A cautionary tale of ethnic food tourism

Fishers Main Buffet

Fisher’s buffet in Intercourse, PA. Made by Amish, but not necessarily Amish in origin.

My recent search for gelled tripe drew a rebuke from William Woyes Weaver, founder and director of the Keystone Center and the recognized authority on Pennsylvania foodways. While giving me some sourcing tips which I’m pursuing, he pointed out that pickled tripe is not Amish but Pennsylvania Dutch in origin. He referred me to one of his books, As American as Shoofly Pie, to learn more.

As I should have realized, Amish are but one subset of Pennsylvania Dutch, a population whose ancestors immigrated from Germany. They have become the face of the group because of their customs and distinctive attire, but that doesn’t mean they define it. The Amish persona has been enhanced by popular literature and deliberate promotion chronicled by W3 (as he likes to call himself) which goes back to the mid-1800s. The most notorious Amish myth-maker was Ann Hark, a novelist who employed a chauffeur (with whom she was having an affair) to visit Amish country homes and copied the cover of one of her “Amish” books from a Pennsylvania Dutch (not Amish) kitchen in a museum.

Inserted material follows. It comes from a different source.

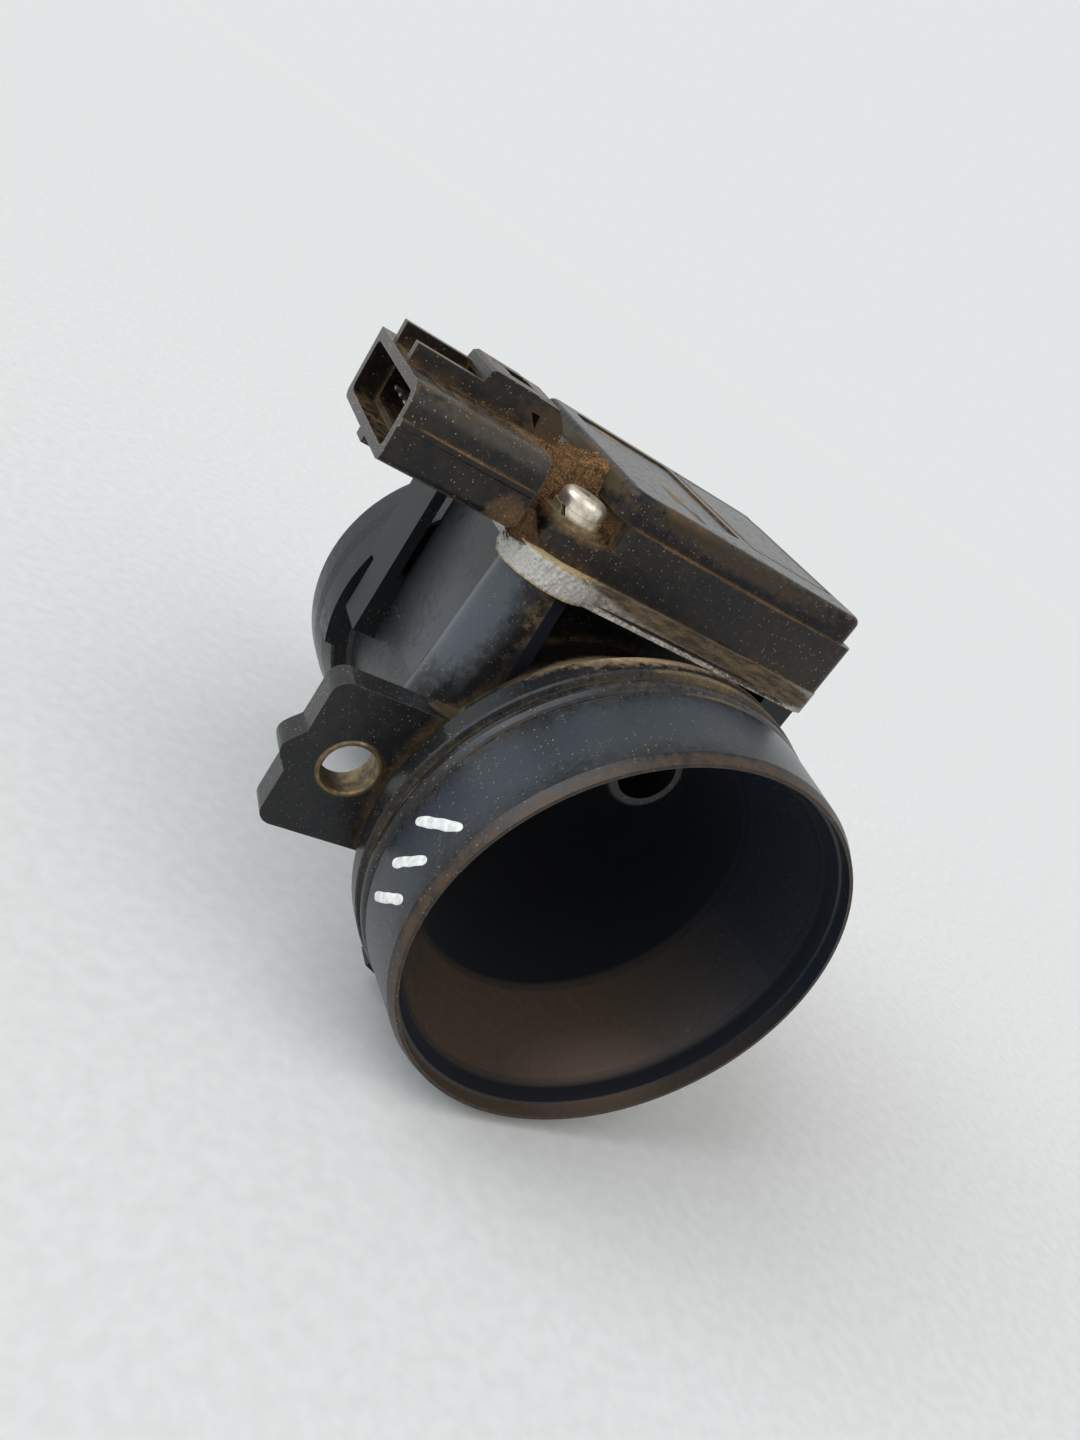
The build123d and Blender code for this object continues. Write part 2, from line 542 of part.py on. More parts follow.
def housing():
    """Black module housing: circuit tray, screw lobes and plug shroud."""
    b = rounded_plan(-BODY_X, BODY_X, BODY_Y0, BODY_Y1, PLATE_Z1, STEP_Z, BODY_CORNER)
    b = b - notch() - half_turn(notch()) - notch_edge() - half_turn(notch_edge())
    b = b + (shroud() - notch() - corner_relief())
    b = b + lobe() + half_turn(lobe())
    b = b - socket()
    b = b - rounded_plan(-TRAY_X, TRAY_X, TRAY_Y0, TRAY_Y1, PLATE_Z1 - OVER, LID_Z, TRAY_CORNER)
    for i in range(PIN_N):
        b = b - pin_body(i, PIN_GAP)
    for x, y in screw_spots():
        b = b - cyl_z(x, y, HOLE_R, PLATE_Z1 - OVER, LOBE_Z + OVER)
    return b - lid_room()


def lid():
    """Cover with a rounded rim, a framed field and a sunk label place."""
    y0, y1 = BODY_Y0 + LID_IN, BODY_Y1 - LID_IN
    c = rounded_plan(LID_X0, LID_X1, y0, y1, STEP_Z, LID_Z, LID_CORNER)
    c = fillet(c.edges().group_by(Axis.Z)[-1], LID_EDGE)
    x0, x1, fy0, fy1 = FRAME
    w = FRAME_W
    frame = box(x0, x1, fy0, fy1, LID_Z - FRAME_DEEP, LID_Z + OVER)
    frame = frame - box(x0 + w, x1 - w, fy0 + w, fy1 - w, LID_Z - OVER, LID_Z + 2 * OVER)
    pad = rounded_plan(*PAD, LID_Z - PAD_DEEP, LID_Z + OVER, PAD_CORNER)
    in_x, in_y = TRAY_X - 1.5, 1.5
    hollow = rounded_plan(-in_x, in_x, TRAY_Y0 + in_y, TRAY_Y1 - in_y,
                          STEP_Z - OVER, LID_Z - LID_SKIN, TRAY_CORNER)
    x, y = screw_spots()[-1]
    return c - frame - pad - hollow - cyl_z(x, y, HEAD_R + HEAD_ROOM, STEP_Z - OVER, LID_Z + OVER)


def lid_seal():
    """Silicone bead in the joint between the tray rim and the lid."""
    gap, w, z0 = 0.05, 1.9, STEP_Z - 1.4
    x = TRAY_X - gap
    y0, y1 = TRAY_Y0 + gap, TRAY_Y1 - gap
    outer = rounded_plan(-x, x, y0, y1, z0, STEP_Z, TRAY_CORNER)
    return outer - rounded_plan(w - x, x - w, y0 + w, y1 - w, z0 - OVER, STEP_Z + OVER, TRAY_CORNER)


def star_outline(x, y):
    """Star socket in a screw head: points and valleys by turns."""
    out = []
    for i in range(12):
        r = STAR_OUT_R if i % 2 == 0 else STAR_IN_R
        a = math.radians(30 * i)
        out.append((x + r * math.cos(a), y + r * math.sin(a)))
    return out


def screw(x, y):
    """Domed screw with a star socket, driven down into a post."""
    z0 = LOBE_Z + FLAT_T + SPRING_T
    z1 = z0 + HEAD_SIDE
    z2 = z1 + HEAD_DOME
    shank = cyl_z(x, y, SHANK_R, SHANK_Z0, z0 + 0.5)
    head = cyl_z(x, y, HEAD_R, z0, z2)
    head = fillet(head.edges().group_by(Axis.Z)[-1], HEAD_DOME)
    star = slab(star_outline(x, y), z2 - STAR_DEEP, z2 + OVER)
    return shank + head - star


def screws():
    return Compound(children=[screw(x, y) for x, y in screw_spots()])


def washer(x, y, od, z0, t, split):
    w = cyl_z(x, y, od / 2, z0, z0 + t)
    w = w - cyl_z(x, y, WASHER_ID / 2, z0 - OVER, z0 + t + OVER)
    if split:
        turn = Pos(x, y, z0 + t / 2) * Rot(0, 0, SPLIT_TURN) * Pos(od / 2, 0, 0) * Rot(35, 0, 0)
        w = w - turn * Box(od / 2 + OVER, SPLIT_W, 4 * t)
    return w


def washers(od, z0, t, split):
    return Compound(children=[washer(x, y, od, z0, t, split) for x, y in screw_spots()])


def stem_pin_spots():
    x, ya, yb = STEM_PIN_X, PROBE_Y + STEM_PIN_YA, PROBE_Y + STEM_PIN_YB
    return [(-x, ya), (x, ya), (-x, yb), (x, yb)]


def lead_spots():
    y = PROBE_Y + BEAD_LEAD_Y
    return [(-BEAD_LEAD_X, y), (BEAD_LEAD_X, y)]


def probe_stem():
    """Plug that closes the passage and carries the sensing pins."""
    s = cyl_z(0, PROBE_Y, PROBE_R, STEM_Z0, PLATE_Z0 - FLANGE_T)
    s = s + cyl_z(0, PROBE_Y, FLANGE_R, PLATE_Z0 - FLANGE_T, PLATE_Z0)
    s = s + cyl_z(0, PROBE_Y, STEM_NECK_R, PLATE_Z0, STEM_Z1)
    z0, z1 = O_Z - O_WIRE_R - 0.2, O_Z + O_WIRE_R + 0.2
    groove = cyl_z(0, PROBE_Y, FLANGE_R, z0, z1)
    s = s - (groove - cyl_z(0, PROBE_Y, O_RING_R - O_WIRE_R, z0 - OVER, z1 + OVER))
    for x, y in stem_pin_spots():
        s = s - cyl_z(x, y, STEM_PIN_R + PIN_GAP, STEM_Z0 - OVER, STEM_Z1 + OVER)
    for x, y in lead_spots():
        s = s - cyl_z(x, y, BEAD_LEAD_R + PIN_GAP, STEM_Z0 - OVER, STEM_Z1 + OVER)
    return s


def probe_pins():
    out = [cyl_z(x, y, STEM_PIN_R, STEM_PIN_Z0, STEM_PIN_Z1) for x, y in stem_pin_spots()]
    return Compound(children=out)


def wire_element(dy, r):
    """Wound platinum wire on a fine ceramic core, held between two pins."""
    y = PROBE_Y + dy
    core = cyl_x(y, ELEMENT_Z, r, -ELEMENT_L / 2, ELEMENT_L / 2)
    reach = STEM_PIN_X - STEM_PIN_R + 0.01
    return core + cyl_x(y, ELEMENT_Z, ELEMENT_LEAD_R, -reach, reach)


def thermistor(grow=0.0):
    return Pos(0, PROBE_Y + BEAD_LEAD_Y, THERM_Z) * Sphere(THERM_R + grow)


def thermistor_leads():
    out = []
    for x, y in lead_spots():
        out.append(cyl_z(x, y, BEAD_LEAD_R, THERM_Z, BEAD_LEAD_Z1) - thermistor(0.02))
    return Compound(children=out)


def o_ring():
    return Pos(0, PROBE_Y, O_Z) * Torus(O_RING_R, O_WIRE_R)


def board_shape(inset, z0, z1):
    x0, x1, y0, y1 = BOARD
    b = box(x0 + inset, x1 - inset, y0 + inset, y1 - inset, z0, z1)
    return b - cyl_z(0, PROBE_Y, BOARD_HOLE_R + inset, z0 - OVER, z1 + OVER)


def board_adhesive():
    return board_shape(GLUE_IN, PLATE_Z1, BOARD_Z0)


def circuit_board():
    return board_shape(0.0, BOARD_Z0, BOARD_Z1)


def control_chip():
    return box(*CHIP, BOARD_Z1, BOARD_Z1 + CHIP_T)


def power_transistor():
    return box(*TAB, BOARD_Z1, BOARD_Z1 + TAB_H) + box(*CASE, BOARD_Z1, BOARD_Z1 + CASE_T)


def chips(spots, length, width, height):
    """A group of like block chips, each centred on its spot."""
    out = []
    for x, y in spots:
        x0, y0 = x - length / 2, y - width / 2
        out.append(box(x0, x0 + length, y0, y0 + width, BOARD_Z1, BOARD_Z1 + height))
    return Compound(children=out)


def capacitors():
    return chips(CAPS, CAP_L, CAP_W, CAP_T)


def trim_resistors():
    return chips([(x, TRIM_Y) for x in TRIM_XS], TRIM_L, TRIM_W, TRIM_T)


def probe_links():
    """Short flat links from the probe pins out to the board."""
    out = []
    w, top = LINK_W / 2, STEM_PIN_Z1
    for x, y in stem_pin_spots():
        s = 1 if x > 0 else -1
        xa, xb = sorted((x, s * LINK_X))
        run = box(xa - 0.3, xb + 0.3, y - w, y + w, top, top + LINK_T)
        leg = box(s * LINK_X - 0.3, s * LINK_X + 0.3, y - w, y + w, BOARD_Z1, top + 0.1)
        out.append(run + leg)
    w, top = 0.2, BEAD_LEAD_Z1
    for x, y in lead_spots():
        run = box(x - w, x + w, y - 4.0, y + w, top, top + LINK_T)
        leg = box(x - w, x + w, y - 4.0, y - 4.0 + 2 * w, BOARD_Z1, top + 0.1)
        out.append(run + leg)
    return Compound(children=out)


def pins():
    out = []
    for i in range(PIN_N):
        p = pin_body(i, 0.0)
        tip = p.edges().filter_by(Axis.Y).group_by(Axis.X)[0]
        out.append(chamfer(tip, PIN_POINT))
    return Compound(children=out)


def bond_leads():
    """Flat links from the plug pins down to the board edge."""
    out = []
    z0, t, w = BOARD_Z1 + 0.35, 0.3, BOND_W / 2
    for i in range(PIN_N):
        y = pin_in_y(i)
        down = box(BOND_X0, BOND_X0 + BOND_T, y - w, y + w, z0, PIN_Z - PIN_T / 2)
        foot = box(BOND_X0, BOND_X1, y - w, y + w, z0, z0 + t)
        pad = box(BOND_X1 - 0.9, BOND_X1, y - w, y + w, BOARD_Z1, z0 + 0.1)
        out.append(down + foot + pad)
    return Compound(children=out)


def gel():
    """Soft silicone gel poured over the board."""
    x = TRAY_X - GEL_GAP
    g = rounded_plan(-x, x, TRAY_Y0 + GEL_GAP, TRAY_Y1 - GEL_GAP, PLATE_Z1, GEL_Z1, TRAY_CORNER)
    g = g - board_adhesive() - circuit_board()
    g = g - cyl_z(0, PROBE_Y, STEM_NECK_R, PLATE_Z1 - OVER, STEM_Z1)
    g = g - control_chip() - power_transistor()
    for group in (capacitors(), trim_resistors(), bond_leads(), probe_links(), probe_pins()):
        for p in group.children:
            g = g - p
    for x, y in lead_spots():
        g = g - cyl_z(x, y, BEAD_LEAD_R, STEM_Z1 - OVER, BEAD_LEAD_Z1)
    return g


def save(shape, name):
    export_step(shape, "parts/" + name + ".step")


save(flow_tube(), "flow_tube")
save(bushes(), "ear_bushes")
save(base_gasket(), "base_gasket")
save(base_plate(), "base_plate")
save(housing(), "module_housing")
save(lid(), "module_lid")
save(lid_seal(), "lid_seal")
save(screws(), "module_screws")
save(washers(SPRING_OD, LOBE_Z + FLAT_T, SPRING_T, True), "spring_washers")
save(washers(FLAT_OD, LOBE_Z, FLAT_T, False), "flat_washers")
save(probe_stem(), "probe_stem")
save(probe_pins(), "probe_pins")
save(wire_element(STEM_PIN_YA, HOT_R), "hot_wire_element")
save(wire_element(STEM_PIN_YB, COLD_R), "cold_wire_element")
save(thermistor(), "intake_thermistor")
save(thermistor_leads(), "thermistor_leads")
save(o_ring(), "probe_o_ring")
save(board_adhesive(), "board_adhesive")
save(circuit_board(), "circuit_board")
save(control_chip(), "control_chip")
save(power_transistor(), "power_transistor")
save(capacitors(), "capacitors")
save(trim_resistors(), "trim_resistors")
save(probe_links(), "probe_links")
save(gel(), "potting_gel")
save(pins(), "plug_pins")
save(bond_leads(), "bond_leads")
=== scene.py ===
import math

import bpy
import numpy as np
from mathutils import Matrix, Vector


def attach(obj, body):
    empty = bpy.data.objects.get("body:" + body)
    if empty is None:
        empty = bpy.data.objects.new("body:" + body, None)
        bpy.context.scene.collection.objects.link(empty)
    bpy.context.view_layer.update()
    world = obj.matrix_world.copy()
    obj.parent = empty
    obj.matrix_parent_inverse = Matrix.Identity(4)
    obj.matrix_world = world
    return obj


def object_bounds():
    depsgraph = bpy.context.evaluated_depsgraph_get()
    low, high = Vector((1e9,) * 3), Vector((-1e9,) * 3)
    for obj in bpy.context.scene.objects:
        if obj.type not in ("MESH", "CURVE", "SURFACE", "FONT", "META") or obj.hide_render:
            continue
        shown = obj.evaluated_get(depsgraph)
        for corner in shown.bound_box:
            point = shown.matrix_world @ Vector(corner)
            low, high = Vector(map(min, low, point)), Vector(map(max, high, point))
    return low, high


# Mass airflow sensor: finishes, packed dust, oxide and paint for the CAD part. Places and
# sizes are millimetres in the part's frame: the tube's axis runs along +Y from its inlet
# rim at Y = 0, the module sits at +Z, and the plug faces -X. Front is the inlet end, -Y.

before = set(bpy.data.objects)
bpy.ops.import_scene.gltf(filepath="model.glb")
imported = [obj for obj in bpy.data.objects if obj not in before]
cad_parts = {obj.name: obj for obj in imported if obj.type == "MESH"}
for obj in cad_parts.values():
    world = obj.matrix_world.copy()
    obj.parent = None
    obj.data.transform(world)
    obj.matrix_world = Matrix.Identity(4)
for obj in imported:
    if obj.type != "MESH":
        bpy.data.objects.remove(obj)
cad_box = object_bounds()

MM = 0.001  # metres in a millimetre
MIX_A, MIX_B, MIXED = 6, 7, 2  # a Mix node's sockets for colour: first, second and result


def linear(code):
    """sRGB hex to linear: c/12.92 up to 0.04045, ((c + 0.055)/1.055)^2.4 above."""
    c = np.array([int(code[i:i + 2], 16) for i in (1, 3, 5)]) / 255
    lin = np.where(c <= 0.04045, c / 12.92, ((c + 0.055) / 1.055) ** 2.4)
    return (*lin.tolist(), 1.0)


# ---------------------------------------------------------------- how finishes are made


def add(tree, kind, *feeds, out=0, **settings):
    """One node with its settings. Feeds go to its inputs in order, or to the input
    named by the first of a pair, linked or set as constants; gives one output."""
    node = tree.nodes.new("ShaderNode" + kind)
    for key, value in settings.items():
        setattr(node, key, value)
    for place, feed in enumerate(feeds):
        key, value = feed if isinstance(feed, tuple) and len(feed) == 2 else (place, feed)
        if isinstance(value, bpy.types.NodeSocket):
            tree.links.new(value, node.inputs[key])
        else:
            node.inputs[key].default_value = value
    return node.outputs[out] if node.outputs else node


def new_finish(name):
    """An empty finish: its material, its node tree and its place in millimetres."""
    mat = bpy.data.materials.new(name)
    mat.use_nodes = True
    tree = mat.node_tree
    tree.nodes.clear()
    place = add(tree, "TexCoord", out="Object")
    return mat, tree, add(tree, "VectorMath", place, (1 / MM,) * 3, operation="MULTIPLY")


def close_finish(tree, colour, rough, metal, relief, depth, shine=0.5):
    """Joins the patterns to the surface: relief is depth millimetres high, and shine is
    the level of its clear reflection, 0.5 for clean plastic or metal and less for dirt."""
    normal = add(tree, "Bump", ("Height", relief), ("Strength", 0.8), ("Distance", depth * MM))
    skin = add(tree, "BsdfPrincipled", ("Base Color", colour), ("Roughness", rough), ("Metallic", metal),
               ("Normal", normal), ("IOR", 1.5), ("Specular IOR Level", shine))
    add(tree, "OutputMaterial", skin)


def two_tone(tree, noise, dark, pale, low=0.36, high=0.66):
    """Two tones of one stuff that follow a noise, dark up to low and pale from high."""
    share = add(tree, "MapRange", noise, low, high)
    tones = (MIX_A, linear(dark)), (MIX_B, linear(pale))
    return add(tree, "Mix", share, *tones, out=MIXED, data_type="RGBA")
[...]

Such are the perils of ethnic food tourism. Any time we eat “ethnic food” whether it is a Mexican taco or Texas barbecue or Amish baked goods, we need to keep in mind that this is not the way our hosts eat on a normal basis. An ethnic cuisine derives from people who live close to the earth, respect the customs of their community, and make the most of the resources available to them. Meat is often a once-a-week food and the presentation of several items on a plate is reserved for funerals, weddings and other special occasions.

In the case of the Pennsylvania Dutch, food traditions were imported from central Europe and adapted to what was available in a new environment. There was a great deal of preserving through fermentation and stretching one-dish soupy meals by crumbling yesterday’s bread into them. Shoofly pie, a partially invented (it was presented at the American centennial in 1776) dish, was a poverty food: a coffee cake made with molasses and flour inside a pie shell, not particularly sweet, useful as a hand food throughout the day and certainly not a dessert. (The specimen shown at the lower left of my seven sweets and seven sours picture*, which I rejected as not tasty enough, was in retrospect closer to this origin than other versions I tried.)

The “Amish” foods I encountered in Lancaster County were influenced by another vector: commercialism. The train and later the automobile brought tourists to the hinterland to enjoy the pastoral scenes and the buggies. They had to eat, and would not be satisfied by soup with bread crumbled into it. So plain foods were dressed up to make them more savory, or generic mass-produced foods were given a Pennsylvania Dutch twist. There were popular roadhouses and resorts which drew thousands with this cuisine as far back as the mid-1870s.

Of the eateries I have visited and written about, Fisher’s is clearly Amish-run: it is staffed by a large family of Amish women ranging from about 10 years of age into the 80s. Dienner’s draws some approval from W3 as a place that Amish do indeed visit when they’re traveling. (Being thrifty folk, they would never thinking of eating out when they’re able to cook at home.) Town Hall is Pennsylvania Dutch, not Amish, and makes no pretense of being so. Shady Maple is an authentic success story that grew from a farm stand operated by a pious family also named Weaver—but Pennsylvania Dutch, not Amish, in spite of their Amish dioramas and the Amish workers they employ.

One might wonder what it is that draws tourists to the region when they could get quicker gratification at the beach or an amusement park. W3 points to a long tradition of yearning for a simpler life driven by basic Christian values. When there was anti-German sentiment during World War I, the Pennsylvania Dutch could be pointed to as “good” Germans. As Hitler was on the rise, the Amish (as well as the Mennonites) were notably pacifist.

On my restaurant visits I noticed a significant cohort of “strict father” tourist families in which an extended family shared a table and deferred to a male authority figure. Going to a place where you find such values permeating daily life must be a satisfying vacation, and you have to eat. Just as Disneyland is not for everyone, deciding whether to eat at Shady Maple or a simpler buffet or restaurant is a matter of personal preference.

I stand by the authenticity of my experience with the Amish I encountered. There’s nothing commercial about the image I posted previously of the woman kick-bicycling her way to her family farm stand, or the produce I bought from sheds backed up by the fields where it had been picked that day. I happened on an estate auction where a young Amish couple had just acquired a used circular saw and were about to ride off with it on their bicycles equipped with cardboard boxes as luggage carriers. They had maybe saved $20 over the price of a new tool and were as happy as could be. I’ll savor such memories, knowing I need to take a fresh look at the food.

*While the Pennsylvania Dutch definitely enjoy sweets, and pickles are a popular item at Amish gatherings because they are easy to transport in a buggy, the specific construct called “seven sweets and seven sours” was created in the 1920s at the Valley House Hotel in Skippack, PA according to W3.